DATA FOR THE TASK:
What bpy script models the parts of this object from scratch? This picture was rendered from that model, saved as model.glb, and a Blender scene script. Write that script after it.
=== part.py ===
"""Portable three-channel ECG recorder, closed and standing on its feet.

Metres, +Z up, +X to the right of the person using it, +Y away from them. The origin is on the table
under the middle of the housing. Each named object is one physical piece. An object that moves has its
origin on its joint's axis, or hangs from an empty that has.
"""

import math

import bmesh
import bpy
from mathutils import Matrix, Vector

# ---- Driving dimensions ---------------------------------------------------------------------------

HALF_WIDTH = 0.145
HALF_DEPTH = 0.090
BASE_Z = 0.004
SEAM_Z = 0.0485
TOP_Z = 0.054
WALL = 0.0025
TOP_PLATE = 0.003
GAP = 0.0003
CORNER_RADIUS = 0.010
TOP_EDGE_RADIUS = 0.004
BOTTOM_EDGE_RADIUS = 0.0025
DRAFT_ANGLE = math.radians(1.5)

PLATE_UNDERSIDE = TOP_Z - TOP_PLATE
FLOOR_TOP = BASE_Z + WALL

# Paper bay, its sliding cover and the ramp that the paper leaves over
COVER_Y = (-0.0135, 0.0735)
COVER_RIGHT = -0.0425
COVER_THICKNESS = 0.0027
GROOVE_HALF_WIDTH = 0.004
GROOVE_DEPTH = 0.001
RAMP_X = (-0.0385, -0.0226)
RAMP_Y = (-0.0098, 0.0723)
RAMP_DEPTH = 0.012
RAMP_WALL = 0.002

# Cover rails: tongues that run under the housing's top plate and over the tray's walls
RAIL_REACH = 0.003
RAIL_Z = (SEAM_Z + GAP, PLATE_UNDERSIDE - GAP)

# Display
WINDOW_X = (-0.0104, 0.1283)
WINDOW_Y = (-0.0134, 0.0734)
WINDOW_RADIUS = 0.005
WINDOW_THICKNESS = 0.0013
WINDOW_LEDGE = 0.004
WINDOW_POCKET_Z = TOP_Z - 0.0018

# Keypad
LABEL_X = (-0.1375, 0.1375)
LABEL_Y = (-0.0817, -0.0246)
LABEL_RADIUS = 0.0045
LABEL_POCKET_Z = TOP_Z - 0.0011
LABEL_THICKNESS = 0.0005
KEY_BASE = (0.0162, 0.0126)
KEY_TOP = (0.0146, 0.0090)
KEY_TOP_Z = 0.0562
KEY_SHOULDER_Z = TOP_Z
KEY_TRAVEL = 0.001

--

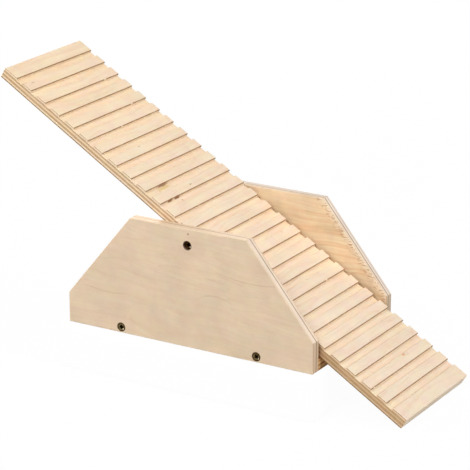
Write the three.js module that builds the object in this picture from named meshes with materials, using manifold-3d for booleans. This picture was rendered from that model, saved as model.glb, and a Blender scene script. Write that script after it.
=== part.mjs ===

DIRECTIONS:
Set down, exactly and alone, the run of lines from the line that has "What bpy script" to the line that has "KEY_TRAVEL = 0.001".

RESULT FOR THIS EXERCISE:
What bpy script models the parts of this object from scratch? This picture was rendered from that model, saved as model.glb, and a Blender scene script. Write that script after it.
=== part.py ===
"""Portable three-channel ECG recorder, closed and standing on its feet.

Metres, +Z up, +X to the right of the person using it, +Y away from them. The origin is on the table
under the middle of the housing. Each named object is one physical piece. An object that moves has its
origin on its joint's axis, or hangs from an empty that has.
"""

import math

import bmesh
import bpy
from mathutils import Matrix, Vector

# ---- Driving dimensions ---------------------------------------------------------------------------

HALF_WIDTH = 0.145
HALF_DEPTH = 0.090
BASE_Z = 0.004
SEAM_Z = 0.0485
TOP_Z = 0.054
WALL = 0.0025
TOP_PLATE = 0.003
GAP = 0.0003
CORNER_RADIUS = 0.010
TOP_EDGE_RADIUS = 0.004
BOTTOM_EDGE_RADIUS = 0.0025
DRAFT_ANGLE = math.radians(1.5)

PLATE_UNDERSIDE = TOP_Z - TOP_PLATE
FLOOR_TOP = BASE_Z + WALL

# Paper bay, its sliding cover and the ramp that the paper leaves over
COVER_Y = (-0.0135, 0.0735)
COVER_RIGHT = -0.0425
COVER_THICKNESS = 0.0027
GROOVE_HALF_WIDTH = 0.004
GROOVE_DEPTH = 0.001
RAMP_X = (-0.0385, -0.0226)
RAMP_Y = (-0.0098, 0.0723)
RAMP_DEPTH = 0.012
RAMP_WALL = 0.002

# Cover rails: tongues that run under the housing's top plate and over the tray's walls
RAIL_REACH = 0.003
RAIL_Z = (SEAM_Z + GAP, PLATE_UNDERSIDE - GAP)

# Display
WINDOW_X = (-0.0104, 0.1283)
WINDOW_Y = (-0.0134, 0.0734)
WINDOW_RADIUS = 0.005
WINDOW_THICKNESS = 0.0013
WINDOW_LEDGE = 0.004
WINDOW_POCKET_Z = TOP_Z - 0.0018

# Keypad
LABEL_X = (-0.1375, 0.1375)
LABEL_Y = (-0.0817, -0.0246)
LABEL_RADIUS = 0.0045
LABEL_POCKET_Z = TOP_Z - 0.0011
LABEL_THICKNESS = 0.0005
KEY_BASE = (0.0162, 0.0126)
KEY_TOP = (0.0146, 0.0090)
KEY_TOP_Z = 0.0562
KEY_SHOULDER_Z = TOP_Z
KEY_TRAVEL = 0.001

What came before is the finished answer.